A la fin de l’été, comme tous les ans, la France a actualisé par arrêté sa liste des territoires non coopératifs au regard de la transparence et de l’échange d’informations en matière fiscale.

Sans gloire, L’État de Jersey, ile anglo-normande, a fait son apparition dans cette liste noire.

Ce n’est pas vraiment une surprise.

L’île de Jersey compte aujourd’hui 90 000 habitants, mais 30 000 sociétés, 240 milliards d’euros de dépôt et le pays est le premier exportateur de fruits exotiques du monde ! Jersey est le premier exportateur de banane ! Cela fait sourire, mais en effet la raison en est qu’à Jersey, les intérêts et plus-values ne sont pas taxés, que le secret bancaire ne peut être levé que par la justice pour des cas exceptionnels et que les réglementations bancaires sont plus que souples.
L’ile est ainsi devenue une destination prisée pour les évadés fiscaux, entreprises ou particuliers.

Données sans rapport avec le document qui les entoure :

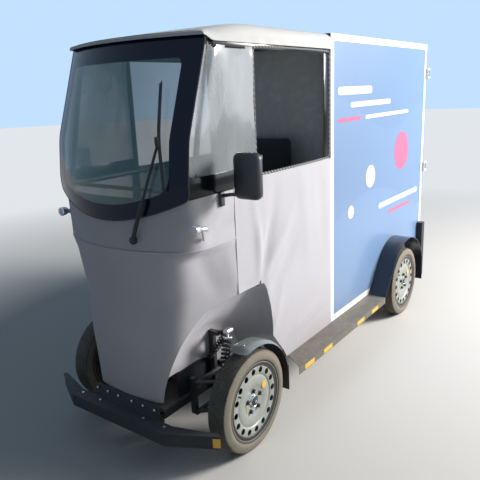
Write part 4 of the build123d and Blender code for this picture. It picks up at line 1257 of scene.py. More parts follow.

Le fait que Jersey intègre cette liste noire des paradis fiscaux ne peut pas, NE DOIT PAS passer inaperçu dans notre région.

Au-delà des liens historiques, géographiques et culturels, la Basse-Normandie développe des relations touristiques, économiques et politiques avec Jersey.

Celles-ci se renforcent même.

C’est pourquoi le groupe écologiste plaide au sein du Conseil régional de Basse Normandie pour l’analyse des relations de coopérations avec Jersey et pour la plus grande prudence dans leur développement.

Devant la situation de cette île voisine, il est nécessaire que la Région comme le gouvernement agissent auprès du gouvernement de Jersey, afin qu’il prenne toutes les mesures nécessaires pour sortir de cette liste noire au plus vite et que l’île amorce un travail durable de transparence et de coopération fiscale avec les autres pays.